In February, PGTI acquired a majority stake (75 percent interest) in Eco Window Systems for $108 million, comprised of $100 million in cash and $8 million in stock. The business generated revenues of $73 million with upper teens EBITDA margin. With the acquisition, PGTI expects to expand its market position in the Florida commercial market, where it anticipates long-term growth.
One of Cornerstone Building Brands’ strategic priorities is to pursue “…inorganic investments to accelerate innovation and growth.” The company completed two acquisitions in the fenestration market in 2021, including in October, Cascade Windows for $245 million in cash (1.53x Revenue) and Prime Window Systems in May for $95 million (1.57x Revenue), both furthering its market position in vinyl windows in the Western U.S.

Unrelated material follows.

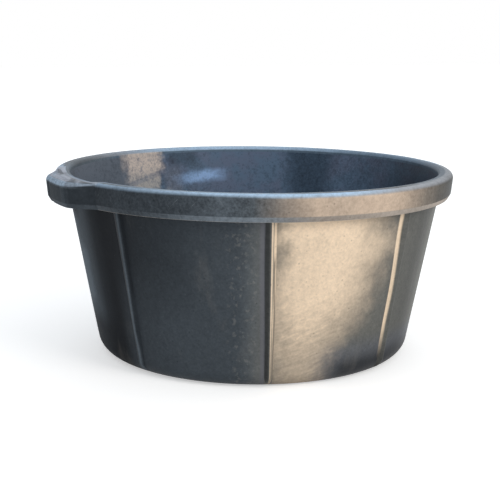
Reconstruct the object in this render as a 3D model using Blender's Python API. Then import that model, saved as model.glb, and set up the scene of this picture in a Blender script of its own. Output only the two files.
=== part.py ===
"""Rubber feed pan for livestock, built up in layers the way a press-moulded, cord-reinforced pan is laid up.

Frame: metres, +Z up. The origin is the centre of the underside, on the ground, and -X points at the grip lug.
A lining forms the bowl's inside. Cord plies lie behind it in the wall and the floor. A rubber cover makes the
outside of the wall and turns in under the floor round a base disc. A deep rim band caps the edges of all the
wall's layers, and carries one grip lug. Eight ribs stiffen the wall below the band.
"""

import math

import bmesh
import bpy

# Outside form
RIM_RADIUS = 0.310
PAN_HEIGHT = 0.287
WALL_TOP_RADIUS = 0.289      # outside of the wall where it goes up behind the rim band
FOOT_RADIUS = 0.2427         # where the wall's outside line, drawn on down, meets the ground
BASE_CORNER = 0.028          # rounding between the wall and the underside

# Rim band
BAND_FACE = 0.0312           # height of the band's outside face, rounding included
BAND_TAPER = 0.0022          # how far that face leans in from top to bottom
CHAMFER_IN = 0.0044
CHAMFER_DROP = 0.0073
RIM_OUTER_ROUND = 0.009
RIM_INNER_ROUND = 0.007
RIM_CAP = 0.0087             # rubber above the ends of the wall's layers

# Layers of the wall and the floor, from outside to inside
COVER = 0.0034
PLY = 0.0012
LINER = 0.0028
SEAT = 0.0003                # clearance between pieces that touch
COVER_TURN_IN = 0.206        # radius at which the cover ends under the floor
PLY_TURN_IN = 0.196          # radius at which the wall's cord ply ends under the floor

# Ribs
RIB_COUNT = 8
RIB_FIRST = math.radians(22.5)
RIB_TOP_WIDTH = 0.016
RIB_FOOT_WIDTH = 0.0125
RIB_HEIGHT = 0.0045
RIB_CROWN = 0.0004           # how much the rib's top bulges between its two shoulders
RIB_FLANK = 0.32             # share of the width that each sloping side takes
RIB_END = math.radians(20)   # how far round the base corner a rib goes, from straight down
RIB_END_SCALE = 0.18         # what is left of the rib's height and width there

# Grip lug, in angles measured round the rim from -X
LUG_PROUD = 0.0225           # how far it stands out of the band at -X
LUG_SLANT = 0.020            # how much further out it goes with each radian towards its short end
LUG_LEAST = 0.0012           # thickness that its two feathered ends keep
LUG_SHORT_END = (math.radians(18), math.radians(9.5))
LUG_LONG_END = (math.radians(-19.5), math.radians(-3))
LUG_LIP_ANGLE = math.radians(42)   # where on the band's rounding the lug's top begins
LUG_DISH = 0.0012            # hollow along the middle of the lug's top
RIM_DIP = 0.0037             # how far the rim's top sinks beside the lug
DIP_FADE = (0.306, 0.330)    # radii between which the dip dies away

SEGMENTS = 80                # sides of every turned piece; a corner lies on each rib's middle
CORNER_STEPS = 5
ROUND_STEPS = 4
FACET = 2 * math.pi / SEGMENTS
LUG_STEP = FACET / 3
SMOOTH_LIMIT = math.radians(35)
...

In October, Westlake Chemical (WLK) completed the acquisition of Boral’s North American building products business. In the company’s Q3 2021 earnings call, Albert Yuan Chao said the deal will “transform” its existing building products business, adding vinyl windows as a new strategic product platform, in addition to other specialty building product sectors including siding, trim and shutters, roofing and decorative stone. WLK flexed its balance sheet muscle to fund the $2.15 billion all-cash transaction, using $1 billion of cash on hand and a debt issuance, valuing the business at an estimated ~10x F1H21 EBITDA annualized, pre-synergies. The deal will increase WLK’s building products exposure from 28 percent to 37 percent of total company revenues. In terms of geographic expansion, BNA will expand its presence in the South and West, complementing its existing Midwest and Northeast operations. Approximately 50 percent of WLK’s building products business is oriented to the repair and remodeling markets, Chao said.
Barring any unforeseen geopolitical events, we expect the M&A market to remain active into 2022, sustained by continued economic growth and buoyant capital markets. Inflationary conditions and rising interest rates could have a dampening effect on expected growth. Valuation multiples should stay strong, but any material upside is unlikely given current pricing levels.